- _Task statement_:
Copy every line, leaving nothing out and adding nothing.

(Stored items)
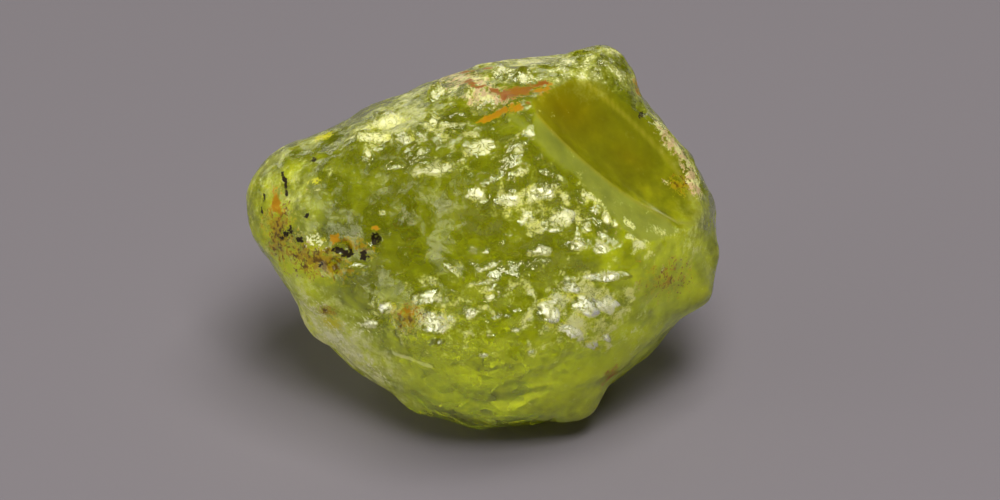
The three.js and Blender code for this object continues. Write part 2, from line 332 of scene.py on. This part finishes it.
def ledge_shares(points):
    """For each ledge the way it faces, its middle, and how far each point belongs to it: 1 inside
    an ellipse with a wobbly edge and 0 outside."""
    wobble = LEDGE_WOBBLE * wave_height(points, LEDGE_WOBBLE_SIZE, LEDGE_WOBBLE_SEED)
    for way, ledges in ((HIGH_WAY, HIGH_LEDGES), (FRONT_WAY, FRONT_LEDGES)):
        for across, up, half_width, half_height, turn in ledges:
            centre = on_side(points, across, up)
            out = ellipse(points, centre, half_width, half_height, turn) + wobble
            yield towards(*way), centre, smooth_step((1 - out) / LEDGE_EDGE + 0.5)


def ledge_reach(ways, reach, bulk):
    """The skin with its ledges: on each the reach goes over to that of a plane through its middle,
    with the finest relief kept as its grain."""
    points = ways * bulk[:, None]
    grain = roughness_at(points) * relief(wandered(points, **FINE_BEND), FINE_CHIPS, FINE_WAVES)
    for normal, centre, share in ledge_shares(points):
        rise = np.clip(plane_reach(ways, normal, normal @ centre) - bulk, -LEDGE_MOST, LEDGE_MOST)
        reach = reach + share * (bulk + rise + LEDGE_GRAIN * grain - reach)
    return reach


# The garnet's cuts
# A smooth shallow hollow with a narrow flat beside it, where the crystal split along a healed crack,
# small round pits at the left, and the flat that the stone rests on.
FLAT = {"turn": 36, "lean": 46, "distance": 5.1, "runs": -37, "edge": (4.2, 1.84, 2.7), "bank_rise": 30}
HOLLOW = {"deepest": (3.3, 2.94, 2.27), "runs": -28, "half_length": 7.5, "half_width": 2.5}
PITS = [
    (180, 41, 0.2, 0.18), (184, 51, 0.32, 0.14), (180, 58, 0.36, 0.12), (190, 55, 0.3, 0.1),
    (40, 79, 0.24, 0.14),
]
EDGE_WIDTH = 0.05


def soft_lower(first, second, width):
    """The lower of two lengths, with their meeting rounded over a width."""
    share = np.clip(0.5 + 0.5 * (second - first) / width, 0, 1)
    return second + (first - second) * share - width * share * (1 - share)


def cut_frame(turn, opens):
    """The long way of a cut, which is a turn laid onto the plane it opens through, and the way
    across it."""
    long_way = towards(turn, 90)
    long_way = long_way - opens * (long_way @ opens)
    long_way /= np.linalg.norm(long_way)
    return long_way, np.cross(opens, long_way)


def flat_reach(ways, opens):
    """The further of the plane of the narrow flat and the plane of the bank beyond it."""
    across = cut_frame(FLAT["runs"], opens)[1]
    rise = np.radians(FLAT["bank_rise"])
    bank = np.cos(rise) * opens - np.sin(rise) * across
    floor_reach = plane_reach(ways, opens, FLAT["distance"])
    return np.maximum(floor_reach, plane_reach(ways, bank, bank @ np.array(FLAT["edge"])))


def scoop_reach(ways, axes, sizes, centre):
    """Where a line from the middle first meets an ellipsoid: the smaller root of its quadratic."""
    shrink = axes / sizes[:, None]
    lines, middle = ways @ shrink.T, shrink @ centre
    a, b, c = (lines**2).sum(axis=1), lines @ middle, middle @ middle - 1
    square = b * b - a * c
    met = (b - np.sqrt(np.maximum(square, 0))) / a
    return np.where((square > 0) & (b > 0), met, UNCUT)


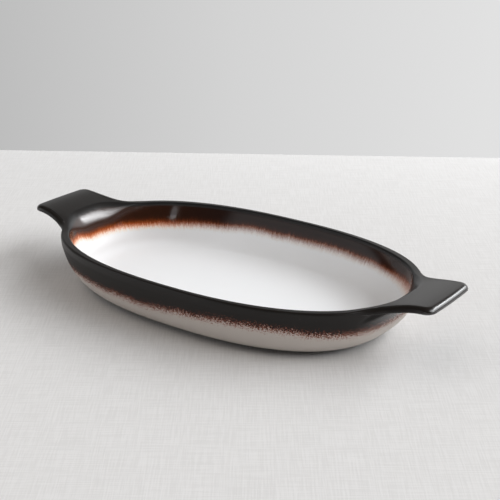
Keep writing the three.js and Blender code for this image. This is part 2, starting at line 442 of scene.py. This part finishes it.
    # The glaze is told each place's nearest place on the lip's line and its depth under the rim
    x, _, z = place.parts()
    lip_x, lip_y, _ = lip.parts()
    above = mirrored * point(lip_x, lip_y, rim(x) - z)
    grid = Wire.node("GeometryNodeMeshGrid", {}, {
        "Size X": 1.0, "Size Y": 1.0, "Vertices X": size["columns"], "Vertices Y": last_row + 1})
    noted = Wire.node("GeometryNodeStoreNamedAttribute", {"data_type": "FLOAT_VECTOR"}, {
        "Geometry": grid, "Name": "lip_above", "Value": above})
    notes = {"inside": inside, "by_ear": by_ear, "ear_tip": standing_out * (1 - rise(share, *TIP_FADE))}
    for name, value in notes.items():
        noted = Wire.node("GeometryNodeStoreNamedAttribute", {"data_type": "FLOAT"}, {
            "Geometry": noted, "Name": name, "Value": value})
    shaped = Wire.node("GeometryNodeSetPosition", {}, {"Geometry": noted, "Position": place * mirrored})
    closed = Wire.node("GeometryNodeMergeByDistance", {}, {"Geometry": shaped, "Distance": DOUBLES})
    return Wire.node("GeometryNodeSetShadeSmooth", {}, {"Geometry": closed})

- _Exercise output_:
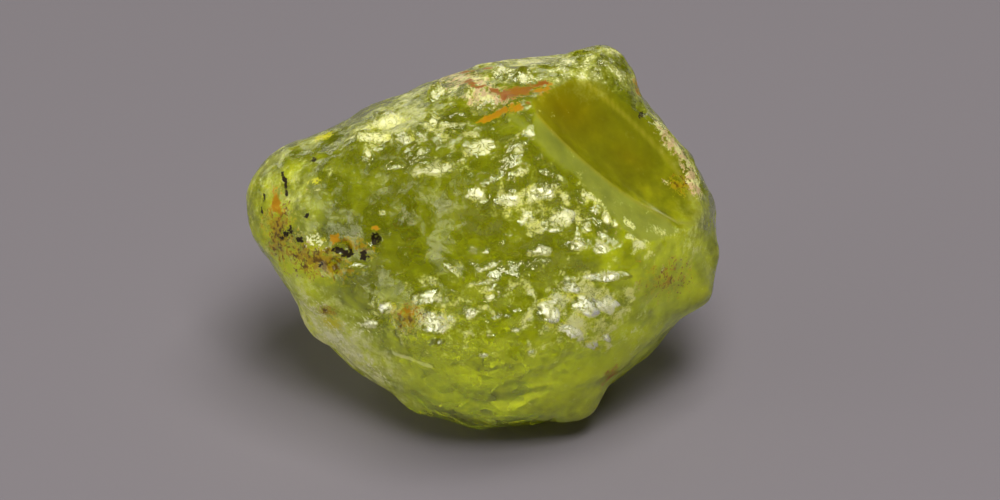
The three.js and Blender code for this object continues. Write part 2, from line 332 of scene.py on. This part finishes it.
def ledge_shares(points):
    """For each ledge the way it faces, its middle, and how far each point belongs to it: 1 inside
    an ellipse with a wobbly edge and 0 outside."""
    wobble = LEDGE_WOBBLE * wave_height(points, LEDGE_WOBBLE_SIZE, LEDGE_WOBBLE_SEED)
    for way, ledges in ((HIGH_WAY, HIGH_LEDGES), (FRONT_WAY, FRONT_LEDGES)):
        for across, up, half_width, half_height, turn in ledges:
            centre = on_side(points, across, up)
            out = ellipse(points, centre, half_width, half_height, turn) + wobble
            yield towards(*way), centre, smooth_step((1 - out) / LEDGE_EDGE + 0.5)


def ledge_reach(ways, reach, bulk):
    """The skin with its ledges: on each the reach goes over to that of a plane through its middle,
    with the finest relief kept as its grain."""
    points = ways * bulk[:, None]
    grain = roughness_at(points) * relief(wandered(points, **FINE_BEND), FINE_CHIPS, FINE_WAVES)
    for normal, centre, share in ledge_shares(points):
        rise = np.clip(plane_reach(ways, normal, normal @ centre) - bulk, -LEDGE_MOST, LEDGE_MOST)
        reach = reach + share * (bulk + rise + LEDGE_GRAIN * grain - reach)
    return reach


# The garnet's cuts
# A smooth shallow hollow with a narrow flat beside it, where the crystal split along a healed crack,
# small round pits at the left, and the flat that the stone rests on.
FLAT = {"turn": 36, "lean": 46, "distance": 5.1, "runs": -37, "edge": (4.2, 1.84, 2.7), "bank_rise": 30}
HOLLOW = {"deepest": (3.3, 2.94, 2.27), "runs": -28, "half_length": 7.5, "half_width": 2.5}
PITS = [
    (180, 41, 0.2, 0.18), (184, 51, 0.32, 0.14), (180, 58, 0.36, 0.12), (190, 55, 0.3, 0.1),
    (40, 79, 0.24, 0.14),
]
EDGE_WIDTH = 0.05


def soft_lower(first, second, width):
    """The lower of two lengths, with their meeting rounded over a width."""
    share = np.clip(0.5 + 0.5 * (second - first) / width, 0, 1)
    return second + (first - second) * share - width * share * (1 - share)


def cut_frame(turn, opens):
    """The long way of a cut, which is a turn laid onto the plane it opens through, and the way
    across it."""
    long_way = towards(turn, 90)
    long_way = long_way - opens * (long_way @ opens)
    long_way /= np.linalg.norm(long_way)
    return long_way, np.cross(opens, long_way)


def flat_reach(ways, opens):
    """The further of the plane of the narrow flat and the plane of the bank beyond it."""
    across = cut_frame(FLAT["runs"], opens)[1]
    rise = np.radians(FLAT["bank_rise"])
    bank = np.cos(rise) * opens - np.sin(rise) * across
    floor_reach = plane_reach(ways, opens, FLAT["distance"])
    return np.maximum(floor_reach, plane_reach(ways, bank, bank @ np.array(FLAT["edge"])))


def scoop_reach(ways, axes, sizes, centre):
    """Where a line from the middle first meets an ellipsoid: the smaller root of its quadratic."""
    shrink = axes / sizes[:, None]
    lines, middle = ways @ shrink.T, shrink @ centre
    a, b, c = (lines**2).sum(axis=1), lines @ middle, middle @ middle - 1
    square = b * b - a * c
    met = (b - np.sqrt(np.maximum(square, 0))) / a
    return np.where((square > 0) & (b > 0), met, UNCUT)


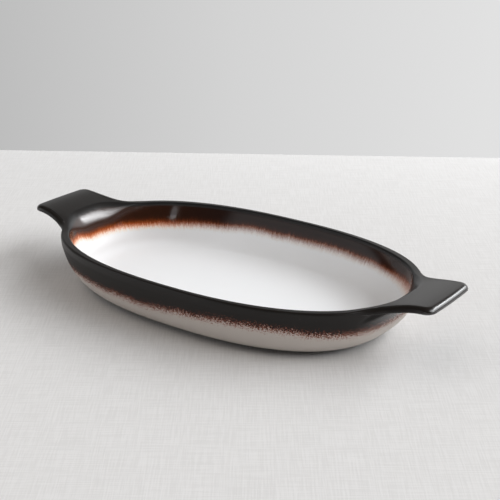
Keep writing the three.js and Blender code for this image. This is part 2, starting at line 442 of scene.py. This part finishes it.
    # The glaze is told each place's nearest place on the lip's line and its depth under the rim
    x, _, z = place.parts()
    lip_x, lip_y, _ = lip.parts()
    above = mirrored * point(lip_x, lip_y, rim(x) - z)
    grid = Wire.node("GeometryNodeMeshGrid", {}, {
        "Size X": 1.0, "Size Y": 1.0, "Vertices X": size["columns"], "Vertices Y": last_row + 1})
    noted = Wire.node("GeometryNodeStoreNamedAttribute", {"data_type": "FLOAT_VECTOR"}, {
        "Geometry": grid, "Name": "lip_above", "Value": above})
    notes = {"inside": inside, "by_ear": by_ear, "ear_tip": standing_out * (1 - rise(share, *TIP_FADE))}
    for name, value in notes.items():
        noted = Wire.node("GeometryNodeStoreNamedAttribute", {"data_type": "FLOAT"}, {
            "Geometry": noted, "Name": name, "Value": value})
    shaped = Wire.node("GeometryNodeSetPosition", {}, {"Geometry": noted, "Position": place * mirrored})
    closed = Wire.node("GeometryNodeMergeByDistance", {}, {"Geometry": shaped, "Distance": DOUBLES})
    return Wire.node("GeometryNodeSetShadeSmooth", {}, {"Geometry": closed})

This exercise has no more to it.